Return the listing below word for word.

====== Data extract ======

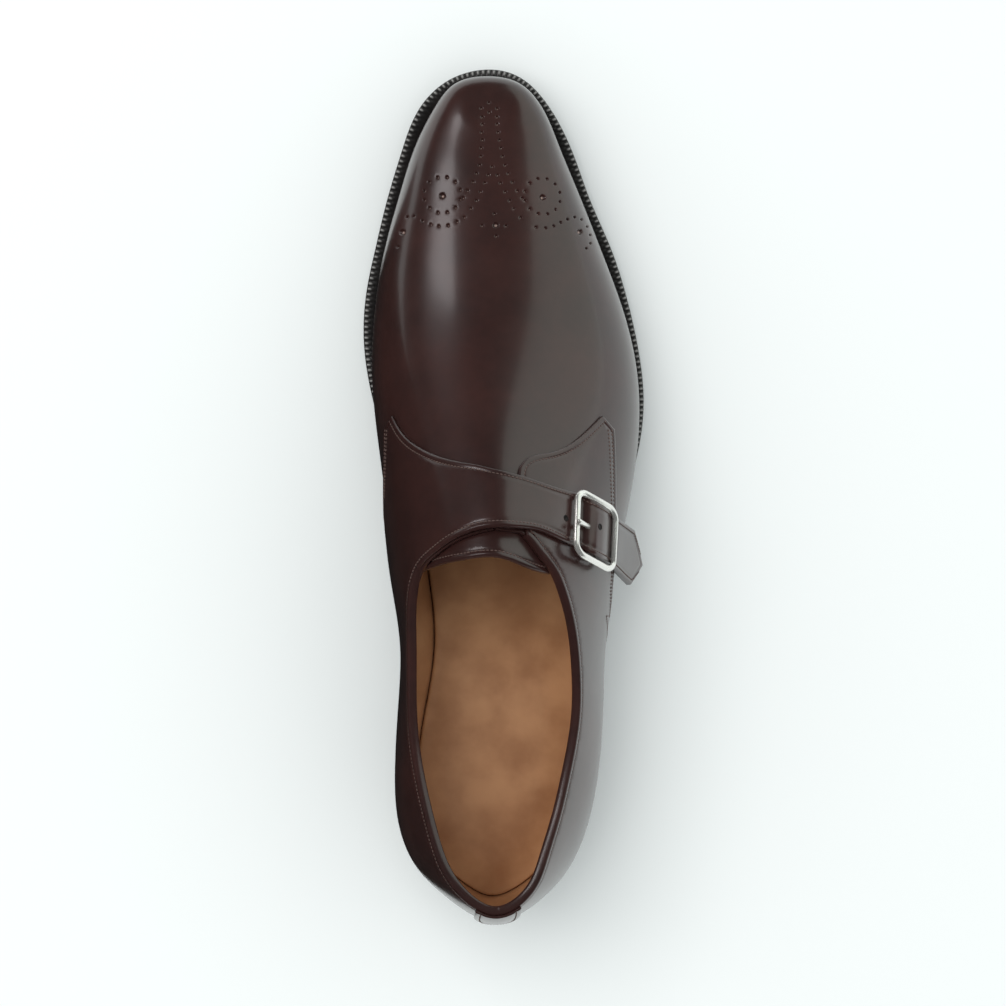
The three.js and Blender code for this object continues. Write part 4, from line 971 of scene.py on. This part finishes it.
tab_points, tab_faces = panel(tab_parts, STRAP_BACK, QUARTER, chart=at_heel, spacing=0.8)
made("heel_tab_calf", tab_points, tab_faces, calf.material, "heel_tab", "calf")


# Stitching. Fine dark linen thread, about ten stitches to two centimetres, sunk in its groove.
thread = Finish("linen_thread", 0.55)
thread.set({"Base Color": thread.mix(thread.noise(0.002, 2), (0.07, 0.04, 0.034, 1), (0.15, 0.095, 0.08, 1))})
STITCH_PITCH, STITCH_LENGTH, STITCH_WIDTH = 1.38, 1.05, 0.46
stitch_points, stitch_faces, stitch_total = [], [], 0
BARREL = [(-0.5, 0.35, -0.3), (-0.3, 0.9, 0.25), (0.0, 1.0, 0.45), (0.3, 0.9, 0.25), (0.5, 0.35, -0.3)]
angles = 2 * math.pi * np.arange(6) / 6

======

Solution>
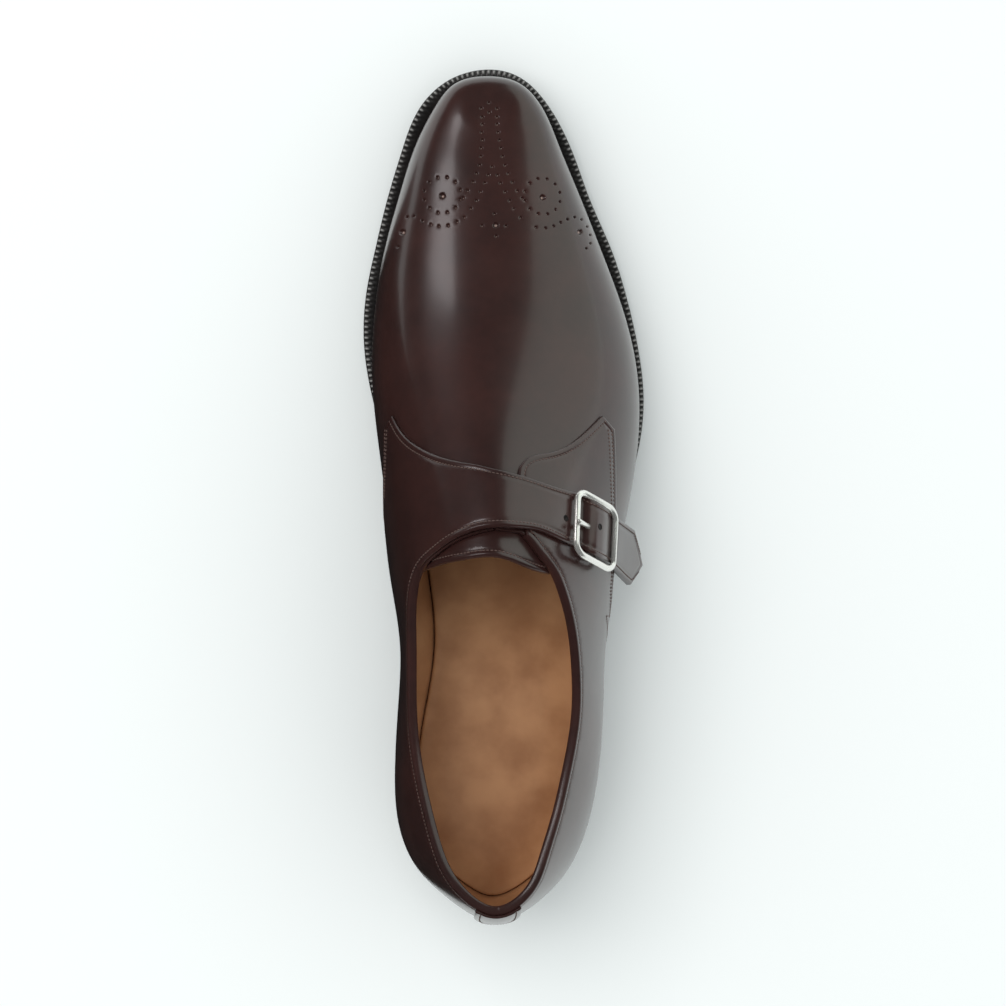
The three.js and Blender code for this object continues. Write part 4, from line 971 of scene.py on. This part finishes it.
tab_points, tab_faces = panel(tab_parts, STRAP_BACK, QUARTER, chart=at_heel, spacing=0.8)
made("heel_tab_calf", tab_points, tab_faces, calf.material, "heel_tab", "calf")


# Stitching. Fine dark linen thread, about ten stitches to two centimetres, sunk in its groove.
thread = Finish("linen_thread", 0.55)
thread.set({"Base Color": thread.mix(thread.noise(0.002, 2), (0.07, 0.04, 0.034, 1), (0.15, 0.095, 0.08, 1))})
STITCH_PITCH, STITCH_LENGTH, STITCH_WIDTH = 1.38, 1.05, 0.46
stitch_points, stitch_faces, stitch_total = [], [], 0
BARREL = [(-0.5, 0.35, -0.3), (-0.3, 0.9, 0.25), (0.0, 1.0, 0.45), (0.3, 0.9, 0.25), (0.5, 0.35, -0.3)]
angles = 2 * math.pi * np.arange(6) / 6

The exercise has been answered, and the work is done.